Fish and Game officials have allowed development projects that may incidentally kill species protected by California law, as long as the developer provides comparable wildlife habitat elsewhere.

About 110 such permits have been issued for developments statewide, according to Fish and Game officials.

But in April, the 4th District Court of Appeal said that such agreements appear to violate the California Endangered Species Act, which allows incidental killing of protected species only for scientific, educational and management purposes.

While ruling that environmentalists had waited too long to challenge a proposed residential development in Riverside County, the appellate court said it would have declared the permit invalid if properly challenged.

The state Supreme Court denied review of the Riverside County case Wednesday, with only Justice Marvin R. Baxter voting to grant a hearing.

More than 150 plants and animals are protected under the California Endangered Species Act that are not covered by federal law.

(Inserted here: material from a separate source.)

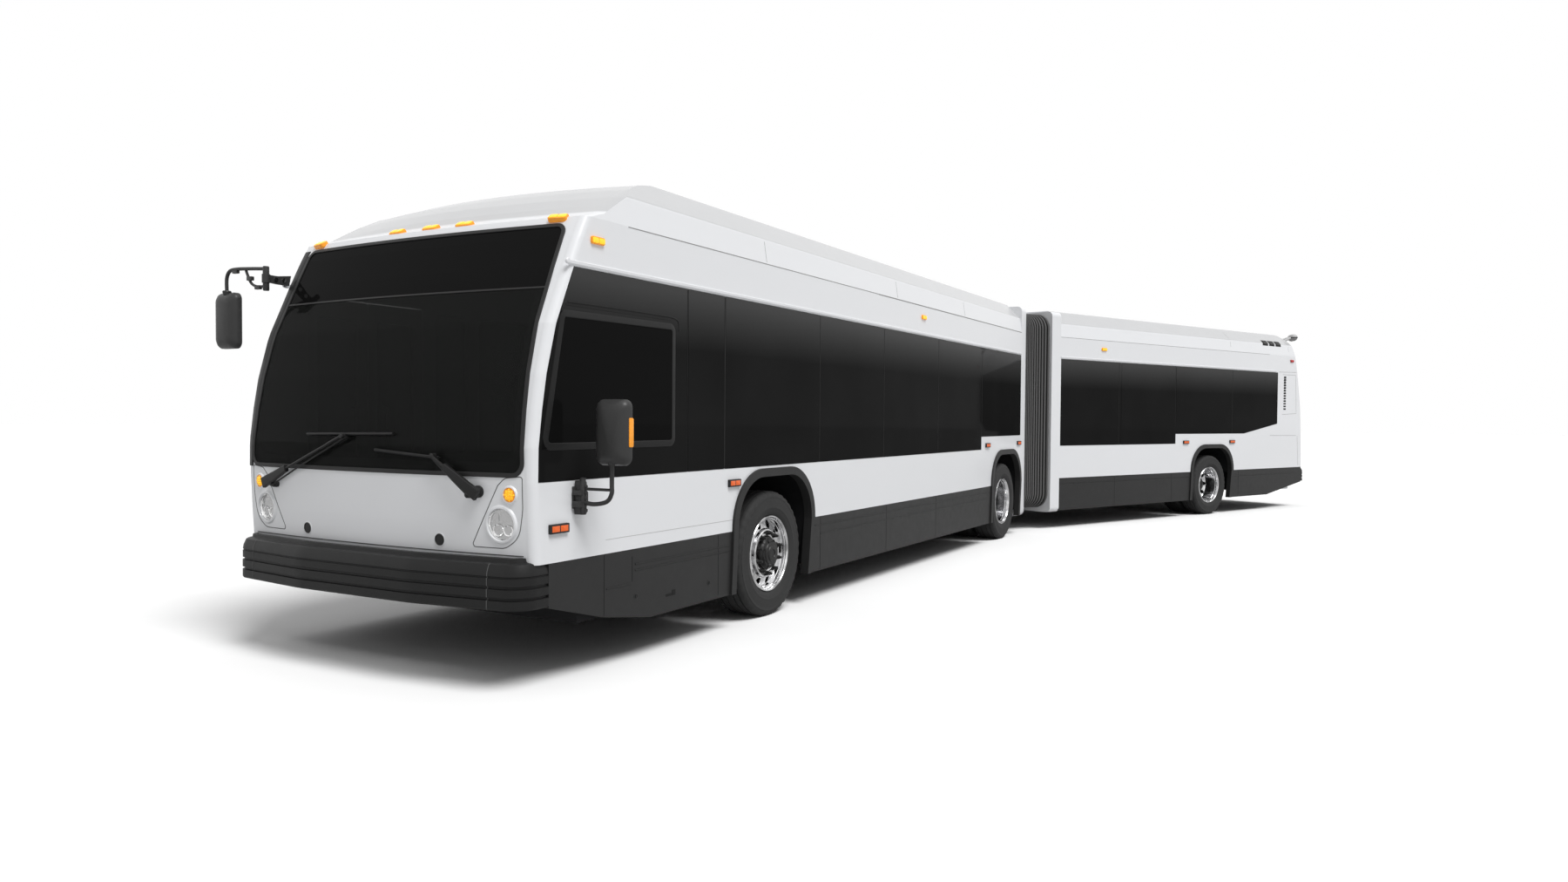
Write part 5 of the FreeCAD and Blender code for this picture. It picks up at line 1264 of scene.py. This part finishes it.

Kate Neiswender, a lawyer for environmental groups in the case, said that the ruling should be an incentive to change state law to require public comment before approval of developments that harm or displace protected species.

"What the environmental community wants is an incidental-take procedure similar to the federal procedure, where there are public hearings, appropriate mitigation [to protect wildlife and the environment] is developed and implemented, and you look to make sure the mitigation's worked," said Neiswender, whose clients include the San Bernardino Valley Audubon Society.

"What we've had to date is a back-room process totally within the discretion of Fish and Game."

Neiswender called the Supreme Court decision significant, saying it provides a means for environmental groups to sue to stop development projects.